Now I don't think computers and iPads are going to go away tomorrow. But I do think that the last thing that the powers-that-be want are self-reliant people. One of the reasons the Industrial Revolution was so dedicated to driving farmers off the land (the Enclosure Movement, the Highland Clearances) was that such people were too independent because they could take care of themselves. Thus, they were a threat to the political order. When you realize that, you wonder if the push to digital technology has even more of a political dimension than first thought.
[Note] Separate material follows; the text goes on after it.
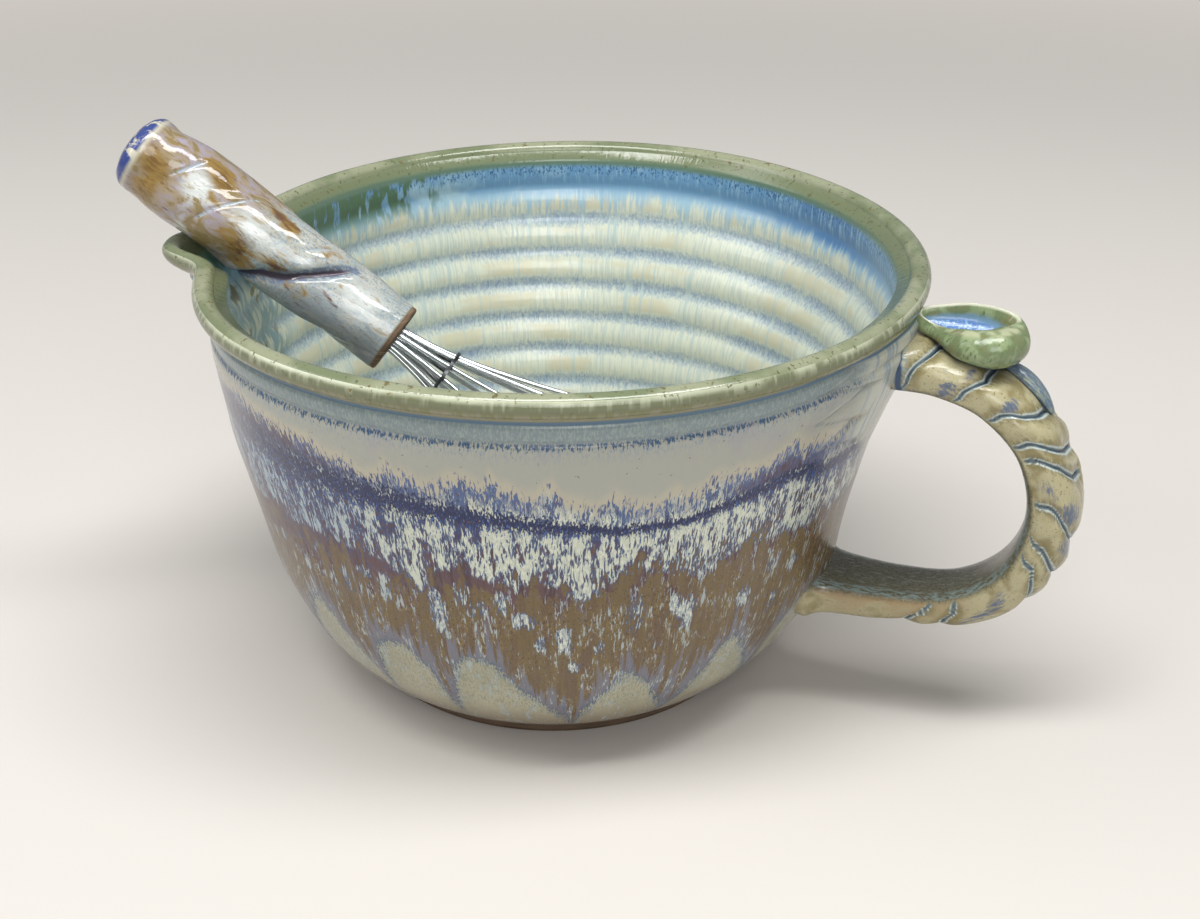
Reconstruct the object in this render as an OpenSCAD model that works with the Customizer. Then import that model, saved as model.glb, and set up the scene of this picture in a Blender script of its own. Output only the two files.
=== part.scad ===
// Stoneware batter bowl with a pour spout, a twisted pull handle and its own balloon whisk.
// The origin is the centre of the foot on the table, +Z is up and the handle lies along +X.

/* [Bowl] */
// Outer diameter of the rim
rim_d = 200; // [186:1:214]
// Height of the bowl from the table to the top of the rim
bowl_h = 118.8; // [112:0.1:127]
// Outer diameter of the unglazed foot where it meets the table
foot_d = 107.6; // [101:0.1:115]
// Height of the unglazed band at the foot
foot_band_h = 6.5; // [5:0.5:9]
// Depth of the turned recess under the foot
foot_recess = 4; // [2:0.1:5]
// Width of the ring that the bowl stands on
foot_ring_w = 8; // [6:0.5:12]
// Thickness of the wall
wall_t = 5.6; // [4.5:0.1:7]
// Thickness of the floor above the table
floor_t = 11.5; // [9.5:0.1:12.5]
// Diameter of the rolled rim
rim_roll_d = 5.8; // [5:0.1:7]
// Height from one throwing ring to the next inside the bowl
ring_pitch = 10; // [8.6:0.1:12]
// Depth of the hollow between two throwing rings
ring_depth = 1.1; // [0.4:0.1:1.6]
// Depth of the two turned lines below the rim
line_depth = 0.7; // [0.3:0.1:1]
// Width of a turned line
line_w = 2; // [1.5:0.1:2.4]
// Height from one turned line to the other
line_gap = 5.2; // [4.6:0.1:7]

/* [Spout] */
// Direction of the spout, anticlockwise from the handle, in degrees
spout_turn = 197.5; // [185:0.5:205]
// How far the lip of the spout stands out from the round rim
lip_out = 5.8; // [3:0.1:8]
// How far the rim is pinched in at the sides of the spout
pinch_in = 7; // [4:0.1:9]
// Height of wall that the pinch reaches down
pinch_h = 48; // [36:1:60]
// Height of wall that the lip takes to stand out
lip_h = 30; // [22:1:36]

/* [Handle] */
// Distance that the handle stands out from the wall, at the middle of its strap
handle_out = 53; // [44:1:60]
// How high the rim stands over the upper root of the handle
handle_high = 17.8; // [16.4:0.1:23.2]
// Height of the lower root of the handle
handle_low = 31; // [28.5:0.5:37]
// Width of the strap
handle_w = 21; // [17:0.5:24]
// Thickness of the strap at its thickest
handle_t = 13.6; // [11:0.1:15]
// Depth of the grooves that the twist leaves
groove_depth = 1.6; // [0.6:0.1:2]
// Width of one groove
groove_w = 4.4; // [3:0.1:5]
// Diameter of the strand that lies on the back of the strap
strand_d = 5.8; // [4.6:0.2:7.4]

/* [Thumb rest] */
// Length of the thumb rest, out from the rim
thumb_l = 31.5; // [28:0.5:34]
// Width of the thumb rest
thumb_w = 21; // [18:0.5:24]
// Height of the thumb rest
thumb_h = 9.6; // [8:0.1:12]
// Slope of the thumb rest, in degrees
thumb_slope = 13; // [10:0.5:18]

/* [Whisk] */
// Length of the pottery handle of the whisk
grip_l = 87.5; // [78:0.5:96]
// Diameter of the pottery handle at its thickest
grip_d = 24.4; // [20:0.1:27]
// Diameter of the pottery handle at its mouth
mouth_d = 21.4; // [18:0.1:23]
// Diameter of the bore that holds the wires
bore_d = 9.4; // [9:0.1:11]
// Depth of the bore
bore_l = 15; // [13:0.5:20]
// Diameter of the wire
wire_d = 1.5; // [1.2:0.1:1.7]
// Length of the wires outside the handle
balloon_l = 121.5; // [116:0.5:125]
// Diameter of the balloon of wires at its widest
balloon_d = 48; // [44:1:52]
// Diameter of the disc that spreads the wires
disc_d = 15; // [14:0.5:18]
// Width of steel between the holes of the disc and its edge
disc_edge = 0.45; // [0.35:0.05:1]
// Thickness of the disc
disc_t = 0.9; // [0.7:0.1:1.4]

/* [Resting place] */
// Direction that the whisk points along, anticlockwise from the handle, in degrees
whisk_turn = 9; // [6:0.5:13]
// How far to one side of the middle of the spout the whisk lies, in degrees
rest_side = 2.5; // [0:0.5:4]
// Slope of the whisk, in degrees
whisk_slope = 35.6; // [33:0.2:38]
// Running gap between the whisk and the bowl
rest_gap = 0.35; // [0.3:0.05:0.6]

/* [Hidden] */
$fn = 64;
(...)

So in conclusion, I highly recommend instead of wasting you life away in front of the tube (of course, the people who are doing that are probably not reading this), get to work learning skills, any skills. Whether it's the Art of Memory or Trachtenburg Math, or learning to butcher meat, there are more opportunities than ever before, whether you end up using them or not. The more self-reliant you become, the better your self esteem too.